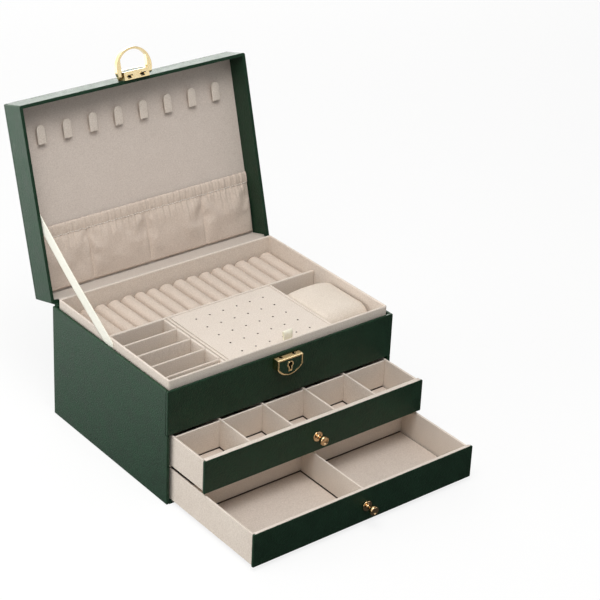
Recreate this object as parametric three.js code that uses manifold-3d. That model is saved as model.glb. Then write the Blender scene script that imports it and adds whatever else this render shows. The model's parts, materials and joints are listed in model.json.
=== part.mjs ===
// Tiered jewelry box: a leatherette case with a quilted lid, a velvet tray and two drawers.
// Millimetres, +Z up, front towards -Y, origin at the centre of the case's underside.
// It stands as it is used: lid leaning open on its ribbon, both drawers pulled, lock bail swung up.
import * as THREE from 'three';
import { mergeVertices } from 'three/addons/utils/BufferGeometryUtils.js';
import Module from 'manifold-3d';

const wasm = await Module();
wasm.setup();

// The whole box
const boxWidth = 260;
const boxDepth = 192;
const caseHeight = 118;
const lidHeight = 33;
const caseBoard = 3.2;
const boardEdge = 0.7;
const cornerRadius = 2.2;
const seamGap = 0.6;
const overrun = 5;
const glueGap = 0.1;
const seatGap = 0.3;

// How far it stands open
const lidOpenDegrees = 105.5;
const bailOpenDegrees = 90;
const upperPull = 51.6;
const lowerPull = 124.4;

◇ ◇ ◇

_SHORT PROBLEM_:
Repeat the whole listing exactly, keeping every line intact.

_ANSWER TO THE TASK_:
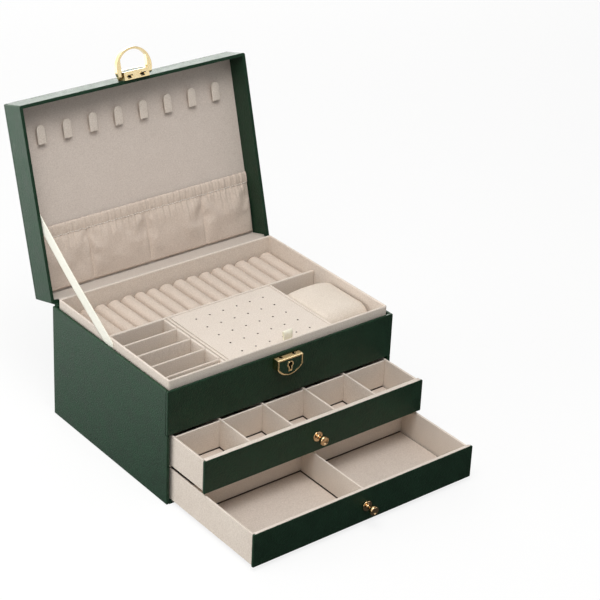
Recreate this object as parametric three.js code that uses manifold-3d. That model is saved as model.glb. Then write the Blender scene script that imports it and adds whatever else this render shows. The model's parts, materials and joints are listed in model.json.
=== part.mjs ===
// Tiered jewelry box: a leatherette case with a quilted lid, a velvet tray and two drawers.
// Millimetres, +Z up, front towards -Y, origin at the centre of the case's underside.
// It stands as it is used: lid leaning open on its ribbon, both drawers pulled, lock bail swung up.
import * as THREE from 'three';
import { mergeVertices } from 'three/addons/utils/BufferGeometryUtils.js';
import Module from 'manifold-3d';

const wasm = await Module();
wasm.setup();

// The whole box
const boxWidth = 260;
const boxDepth = 192;
const caseHeight = 118;
const lidHeight = 33;
const caseBoard = 3.2;
const boardEdge = 0.7;
const cornerRadius = 2.2;
const seamGap = 0.6;
const overrun = 5;
const glueGap = 0.1;
const seatGap = 0.3;

// How far it stands open
const lidOpenDegrees = 105.5;
const bailOpenDegrees = 90;
const upperPull = 51.6;
const lowerPull = 124.4;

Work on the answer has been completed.